8. Various instructions were asked on behalf of the defendant, as well as on behalf of the Government, which were, respectively, refused by the court, except so far as included in the instructions given. But the only ruling in this regard pressed on our attention is the alleged error of the court in instructing the jury as follows: "The other felonious homicide to which I called your attention, manslaughter, is the unlawful killing of a human being without malice, either express or implied. I find it to be my duty, gentlemen of the jury, to say to you that if the defendant has committed a felonious homicide, of which you are the only judges, there is nothing before you that reduces it below the grade of murder."

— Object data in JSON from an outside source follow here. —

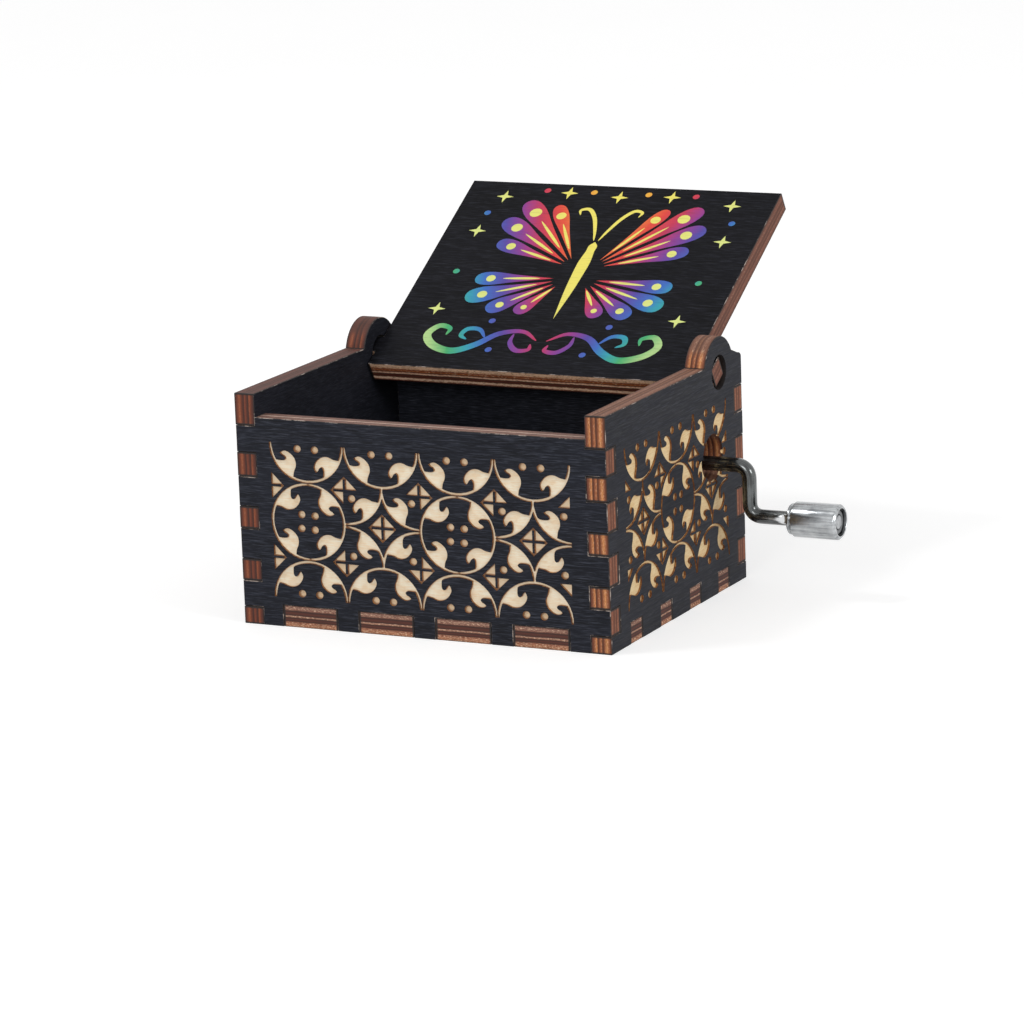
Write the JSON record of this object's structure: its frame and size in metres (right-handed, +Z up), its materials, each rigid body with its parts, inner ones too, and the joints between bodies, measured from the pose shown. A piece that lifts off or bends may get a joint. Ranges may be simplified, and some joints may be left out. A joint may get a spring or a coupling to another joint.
{
  "type": "music box",
  "caption": "Hand-cranked music box: finger-jointed plywood box with a hinged lid, and inside it a pinned cylinder, a comb and a worm drive turned by a wire crank.",
  "frame": {"origin": "middle of the box's underside, on the face that it stands on", "axes": "+X to the right, towards the crank; +Y from the front wall to the back wall; +Z up"},
  "size_m": [0.0858, 0.0807, 0.0584],
  "materials": {
    "painted_ply": "black-painted plywood with fine grain, engraved lattice down to pale wood, brown laser-cut edges",
    "dark_steel": "polished dark steel wire",
    "bright_nickel": "bright nickel plate",
    "brass": "turned brass",
    "cast_zinc": "as-cast zinc",
    "comb_steel": "ground spring steel",
    "screw_steel": "zinc-plated steel",
    "wheel_nylon": "moulded pale nylon"
  },
  "bodies": {
    "box": {"front_panel": "painted_ply", "back_panel": "painted_ply", "left_side_panel": "painted_ply", "right_side_panel": "painted_ply", "bottom_panel": "painted_ply", "movement_frame": "cast_zinc", "comb": "comb_steel", "comb_screw_1": "screw_steel", "comb_screw_2": "screw_steel", "movement_screw_1": "screw_steel", "movement_screw_2": "screw_steel", "movement_screw_3": "screw_steel", "movement_screw_4": "screw_steel"},
    "lid": {"lid": "painted_ply"},
    "crank": {"crank": "dark_steel", "worm": "brass", "crank_clip": "screw_steel", "knob_washer": "bright_nickel"},
    "knob": {"crank_knob": "bright_nickel"},
    "cylinder": {"cylinder": "brass", "cylinder_front_cap": "brass", "cylinder_rear_cap": "brass", "worm_wheel": "wheel_nylon", "arbor_clip": "screw_steel", "cylinder_arbor": "dark_steel"}
  },
  "joints": [
    {"name": "lid_hinge", "type": "hinge", "parent": "box", "child": "lid", "pos_m": [0, 0.017, 0.0356], "axis": [1, 0, 0], "range_deg": [0, 150]},
    {"name": "crank_turn", "type": "hinge", "parent": "box", "child": "crank", "pos_m": [0.009, 0.01375, 0.0215], "axis": [1, 0, 0], "continuous": true},
    {"name": "knob_spin", "type": "hinge", "parent": "crank", "child": "knob", "pos_m": [0.0494, 0.01375, 0.0134], "axis": [1, 0, 0], "continuous": true},
    {"name": "cylinder_turn", "type": "hinge", "parent": "box", "child": "cylinder", "pos_m": [0.009, 0.00015, 0.0131], "axis": [0, 1, 0], "continuous": true}
  ],
  "couplings": [
    {"joint": "cylinder_turn", "follows": "crank_turn", "ratio": -0.045455}
  ]
}
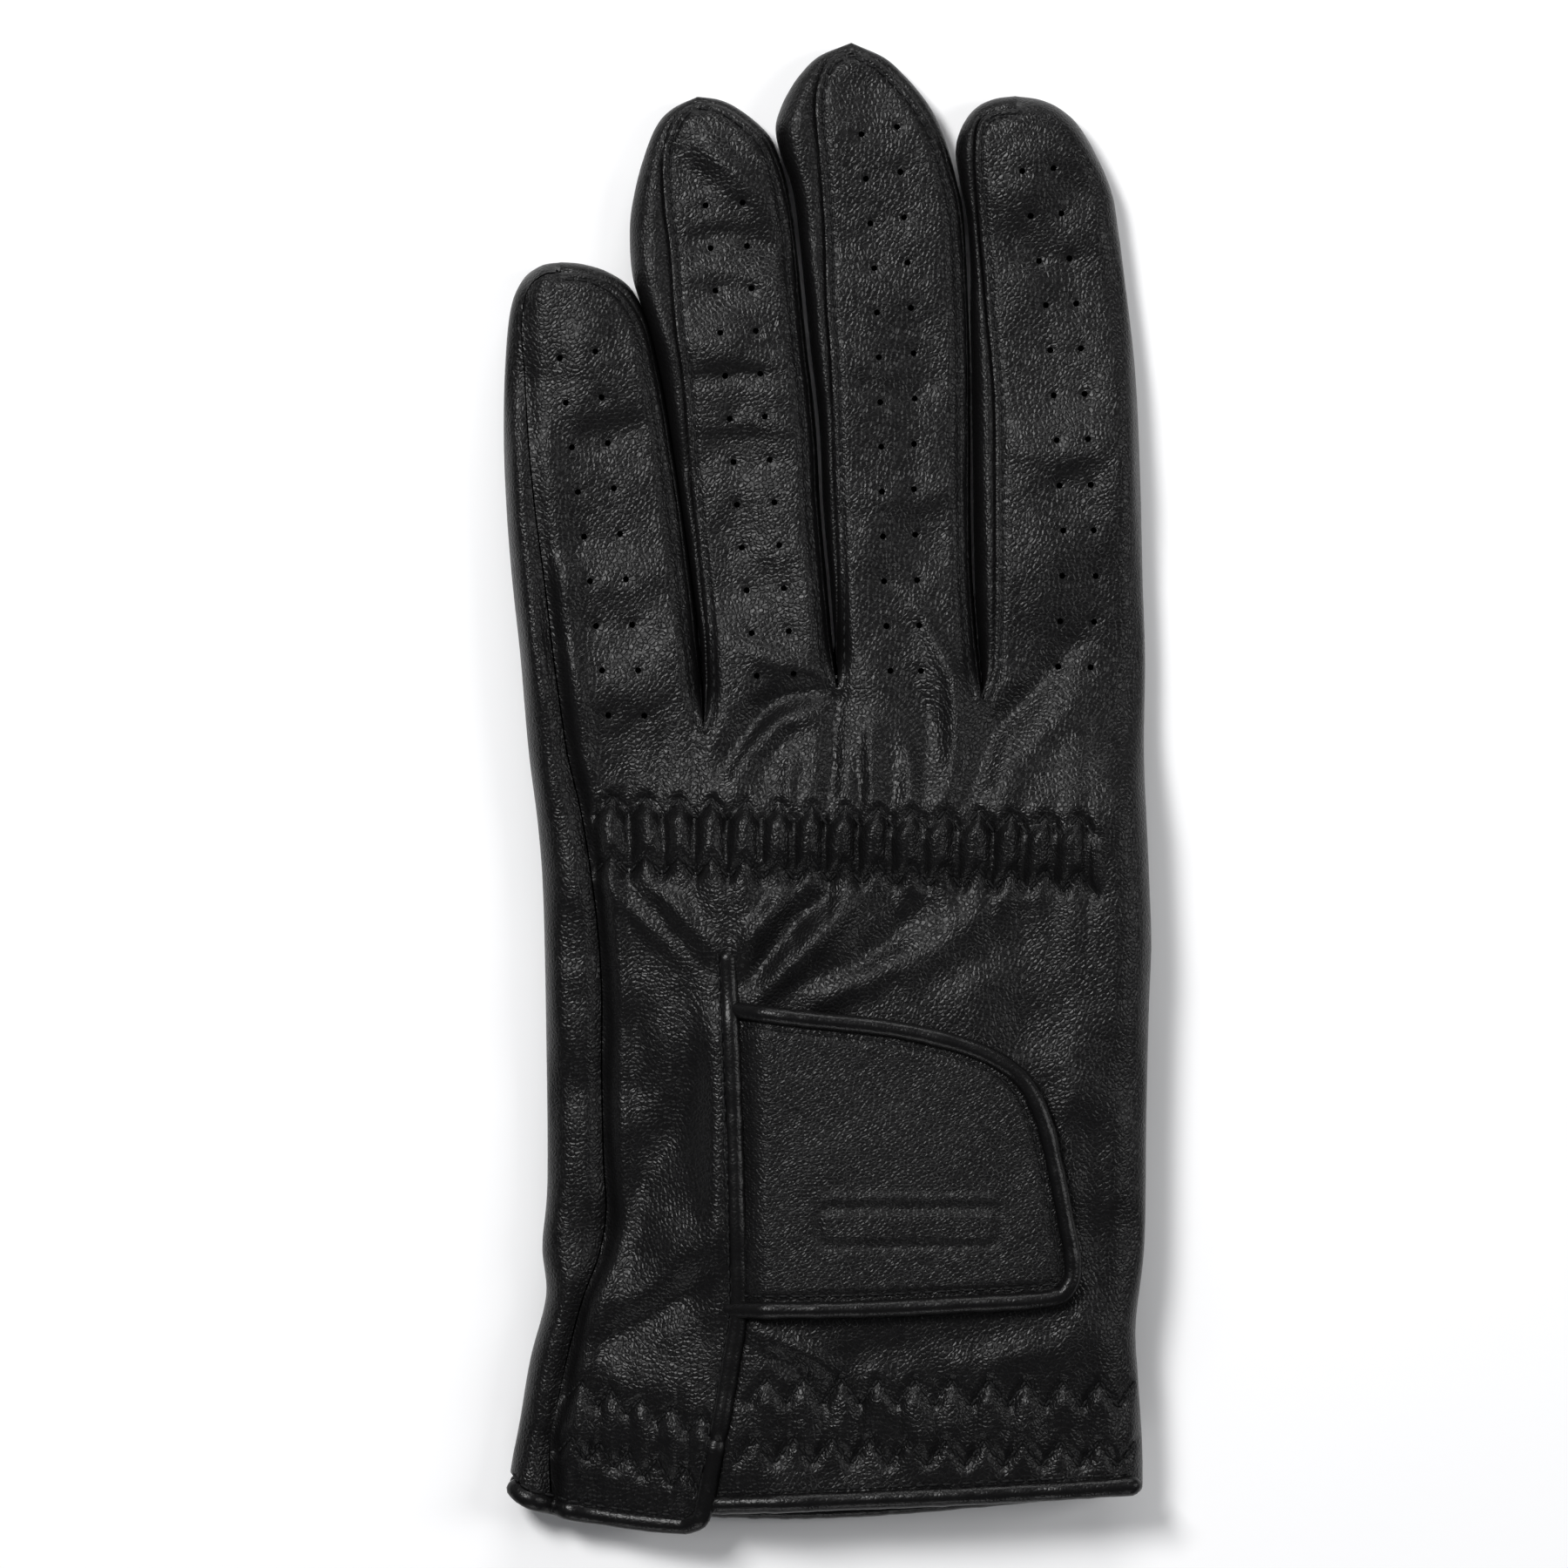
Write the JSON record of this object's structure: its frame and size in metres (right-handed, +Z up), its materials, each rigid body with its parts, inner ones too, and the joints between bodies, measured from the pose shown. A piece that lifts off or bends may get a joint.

This instruction was similar to that given by Mr. Justice McKenna, then Circuit Judge, which was reviewed and approved in Sparf v. United States, 156 U. S. 51, 63. That case is decisive of this, for the evidence disclosed no ground whatever upon which the jury could properly have reached the conclusion that the defendant was only guilty of an offence included in the one charged, or of a mere attempt to commit the offence charged. The testimony of the accused did not develop the existence of any facts which operated in law to reduce the crime from murder to manslaughter.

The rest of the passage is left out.